The Library dome was once again renovated as part of a full restoration of the Library from 2002 to 2006. The gold leaf, which caps the dome’s lantern, was returned to its original shine, while the ribs radiating from it were painted a hue of blue characteristic of Victorian times, bringing it back to its distinctive appearance of 1876.
Audubon’s Birds of America
Of course, no talk about the Library of Parliament`s Treasures would be complete without mention of John James Audubon’s The Birds of America – an item that fits the collection criteria for both the art and artefacts and the rare book collections.
Created by one of the world’s foremost naturalists, the paintings of John James Audubon depict the wilds of North America and the creatures inhabiting it.

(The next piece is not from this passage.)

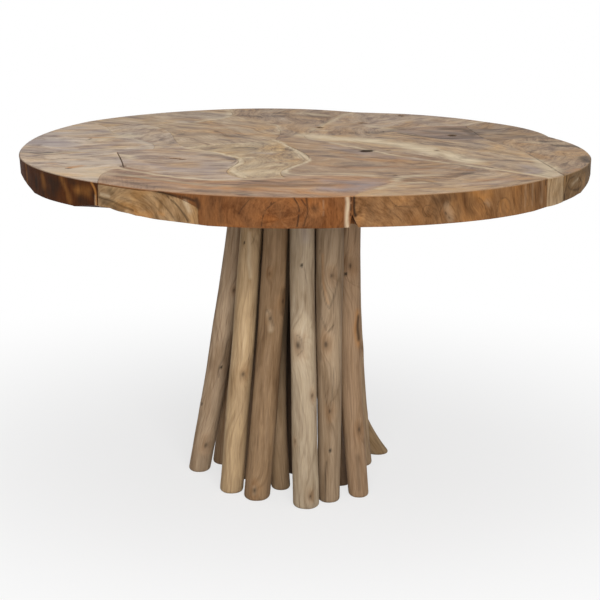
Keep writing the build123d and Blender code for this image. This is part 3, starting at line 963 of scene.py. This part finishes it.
def block_marks(co, topness):
    """Weights of the four kinds of mark at each vertex."""
    weights = np.zeros((len(co), len(KINDS)))
    flat = map_places(co)
    along = rim_places(co)
    outer = np.hypot(flat[:, 0], flat[:, 1]) > RIM_MARKS_FROM
    ragged = np.stack([noises(co, 30.0, 1.0), noises(co, 30.0, 9.0)], 1)
    for kind, half, strength, line in lines_of(TOP_MARKS):
        reach = line_distance(flat + ragged * min(half * 0.5, 12), line)
        lay(weights, kind, strength * soft(reach, half) * topness)
    for pit in PITS + [KNOT_HOLE]:
        lay(weights, "dark", np.clip(pit_share(flat, pit) * 3, 0, 1) * (co[:, 2] > SLAB_BOTTOM + 0.01))
    for kind, half, strength, line in lines_of(RIM_MARKS, rim_line):
        reach = line_distance(along + ragged * min(half * 0.4, 6), line)
        lay(weights, kind, strength * soft(reach, half) * (1 - topness) * outer)
    return weights


def lay(weights, kind, amount):
    """Raises one kind's weights to the amount where they are lower."""
    channel = weights[:, KINDS.index(kind)]
    np.maximum(channel, amount, out=channel)


# ---------------------------------------------------------------- the poles

POLE_RINGS = 200
POLE_SIDES = 56
FOOT_ROUND = 0.009
WOBBLE = 0.0018
# How lumpy a pole is, and how high the smaller bumps on it stand, as shares of its radius
LUMP = 0.035
BUMP = 0.012
KNOT_RISE = 0.0016
KNOT_DENT = 0.0022

# Painted shade: poles inside the bundle, which the outer poles shade, are darker above their feet: by how
# much, from where, and over what height
INNER_SHADE = 0.62
SHADE_FROM = 0.16
SHADE_FADE = 0.20

# How far a pole's middle bows sideways from its solid's line, and
# how far a pole's foot stands to the right of its solid's, where that closes a gap seen from the front
POLE_BOWS = {"inner_pole_front": -0.018}
FOOT_SHIFTS = {"pole_front_right": -0.0038, "pole_front": 0.0006, "inner_pole_right_front": -0.007}

# Each pole: its colour, and its knots as (height in mm, bearing round the pole, radius in mm). A knot
# under HOLE_SIZE is an open pin hole.
HOLE_SIZE = 5
POLES = {
    "pole_left": ((168, 144, 118), [(264, 17, 4), (170, -56, 4), (451, 19, 6), (70, 10, 12)]),
    "pole_front_left_outer": ((177, 150, 115), [(578, -32, 3.5), (280, 13, 9), (620, 10, 10)]),
    "pole_front_left": ((141, 114, 85), [(416, -4, 6), (516, -22, 5), (26, -14, 9), (452, 60, 12)]),
    "pole_front": (
        (169, 151, 127), [(361, -25, 14), (539, -2, 4), (148, -48, 5), (30, 20, 6), (250, 40, 7)],
    ),
    "pole_front_right": ((153, 131, 106), [(515, 8, 9), (362, -16, 12), (122, 4, 4.5), (211, 1, 9)]),
    "pole_right_front": ((157, 129, 101), [(502, -9, 4.5), (520, 12, 12), (150, 30, 9)]),
    "pole_right": ((166, 140, 110), [(300, 60, 8), (120, 100, 7)]),
    "pole_kicked_foot": ((160, 134, 100), [(120, 20, 8)]),
    "pole_back_right": ((176, 152, 122), [(410, 160, 9), (220, 140, 5)]),
    "pole_back": ((168, 140, 110), [(260, 190, 8), (560, 170, 6), (90, 180, 10)]),
    "pole_back_left": ((186, 162, 132), [(480, 215, 9), (330, 200, 5)]),
    "pole_left_back": ((158, 130, 100), [(200, 250, 7), (540, 240, 8)]),
    "inner_pole_front": ((150, 125, 96), []),
    # this pole's colour is darkened as painted shade, for the shadow between the poles
    "inner_pole_right_front": ((112, 90, 69), []),
    "inner_pole_right_back": ((128, 104, 80), []),
    "inner_pole_back": ((128, 104, 80), []),
    "inner_pole_left_back": ((128, 104, 80), []),
    "inner_pole_left_front": ((156, 130, 104), []),
    # the centre pole's colour is darkened as painted shade, for the deep shadow in the middle of the bundle
    "centre_pole": ((84, 66, 50), []),
}

# Marks on the poles, their points as height and bearing round the pole
POLE_MARKS = {
    "pole_front_right": [
        dark(3.2, 0.9, 97, -15, 50, -17, 5, -17),
        dark(3.6, 0.45, 570, -44, 505, -38, 460, -17, 442, -2),
        dark(3.6, 0.4, 505, 36, 460, 14, 442, -2),
        dark(3.2, 0.35, 430, -40, 400, -18, 392, -4, 405, 20),
        warm(6, 0.35, 560, -30, 500, -26, 455, -6),
        dark(3.2, 0.4, 310, 22, 250, 12, 211, 1),
        dark(3.2, 0.35, 290, -32, 240, -18, 211, 1),
        dark(14, 0.3, 530, -45, 440, -48, 330, -46),
    ],
    "pole_right_front": [
        dark(10, 0.85, 402, 52, 376, 44, 352, 50),
        warm(17, 0.6, 410, 50, 376, 38, 340, 46),
        dark(12, 0.3, 90, 10, 20, 6),
    ],
    "pole_left": [
        dark(26, 0.3, 40, 6, 8, 12),
        dark(3.2, 0.45, 330, 30, 285, 20, 262, 6, 240, 14),
        dark(3.2, 0.35, 590, 44, 500, 40, 440, 34),
    ],
    "pole_front_left_outer": [
        pale(7, 0.4, 600, -10, 540, 0, 500, 14),
        dark(3.2, 0.3, 640, 24, 600, 22, 575, 8),
    ],
    "pole_front_left": [
        pale(11, 0.4, 430, -10, 408, 0, 392, 4),
        dark(3.4, 0.45, 436, -22, 424, -2, 400, 12),
        dark(14, 0.45, 475, 58, 430, 60),
        pale(9, 0.3, 32, -16, 20, -12),
    ],
    "pole_front": [
        dark(3.2, 0.5, 385, -28, 376, -8, 352, -4, 338, -24),
        grey(24, 0.25, 640, 10, 600, 20),
    ],
}


def pole_line(node):
    """A pole's middle line and radii, read from its solid: (foot, top, foot radius, top radius, bend)."""
    co = coordinates(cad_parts[node].data)
    rings = []
    for z in sorted(set(np.round(co[:, 2], 4))):
        ring = co[np.abs(co[:, 2] - z) < 1e-4]
        if len(ring) > 24 and z < PLATE_BOTTOM + 0.0005:
            rings.append((z, (ring.max(0) + ring.min(0)) / 2, np.ptp(ring[:, 0]) / 2))
    _, foot, foot_radius = rings[0]
    _, top, top_radius = rings[-1]
    bend = 1.0
    if len(rings) > 2:
        z, centre, _ = rings[1]
        run = (foot - top)[:2]
        sweep = ((centre - top)[:2] @ run) / (run @ run)
        bend = math.log(sweep) / math.log(1 - z / PLATE_BOTTOM)
    return foot, top, foot_radius, top_radius, bend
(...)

Audubon was born in Saint-Domingue (now Haiti) in 1785 and sent to France as a young boy. It was here where he developed his love of nature and an aptitude for drawing birds. When he reached the age of 18, his father sent him to America to avoid conscription into Napoleon’s war and to enter into business.
In the 1820s, Audubon began travelling the United States and Canada to capture the likenesses of bird species from across the continent. Audubon’s passion for the portraiture of birds allowed him to combine his interests and skills in art and science. He created 435 paintings of over 450 species of birds, each life-sized, from the smallest hummingbird to the grandest flamingo. His collection, The Birds of America, which reproduced these paintings as colour plates, was originally sold through subscription.
To produce the plates for The Birds of America, Audubon sent his original paintings to Europe, to the engraver and printer Havell, who produced the images through copperplate etching and hand-applied watercolour. The collection is now commonly known as the “double elephant folio” edition. This moniker is a direct reference to the impressive size of the paper on which the plates were produced, measuring about 100 cm tall by 70 cm wide. The complete run of plates was sent to subscribers in 87 sets of 5 plates each.
The Birds of America holds a special place in the Library of Parliament’s collection. The current set is the Library’s third exemplar. The Legislative Council of Canada and the Legislative Library acquired the first two as complete sets from Audubon in 1842. These two sets were lost to fire when Parliament was burned by protesters in Montréal in 1849. The present copy was acquired in 1857 after the Library of Parliament approached Audubon’s family for a replacement set.
At the time of its purchase by the Library, The Birds of America was the premier volume on ornithology in North American and represented a topic of great interest to Parliament at the time – that of natural history. Today, Audubon’s The Birds of America contains representations of several species of birds that have since become extinct. The Library’s copy also contains some unique features such as composite plates, in which Audubon added additional details, and some notes and sketches in the margins that Audubon may have inserted himself.
The Library’s copy of The Birds of America is also an excellent example of an item in the collection that has received treatment for preservation. Originally housed in four enormous volumes, the Library’s copy of the The Birds of America suffered wear and tear from years of use. The Library partnered with the Canadian Conservation Institute in the 1980s and 90s to preserve the condition of the plates. The Institute rebound the plates in 17 smaller volumes made specifically to ensure the long-term preservation of the work. Bleeder pages interleaved each plate to prevent bleed-through of colour from one plate to another. Special inserts were also placed along the spine to reduce pressure on the bound edge of each plate.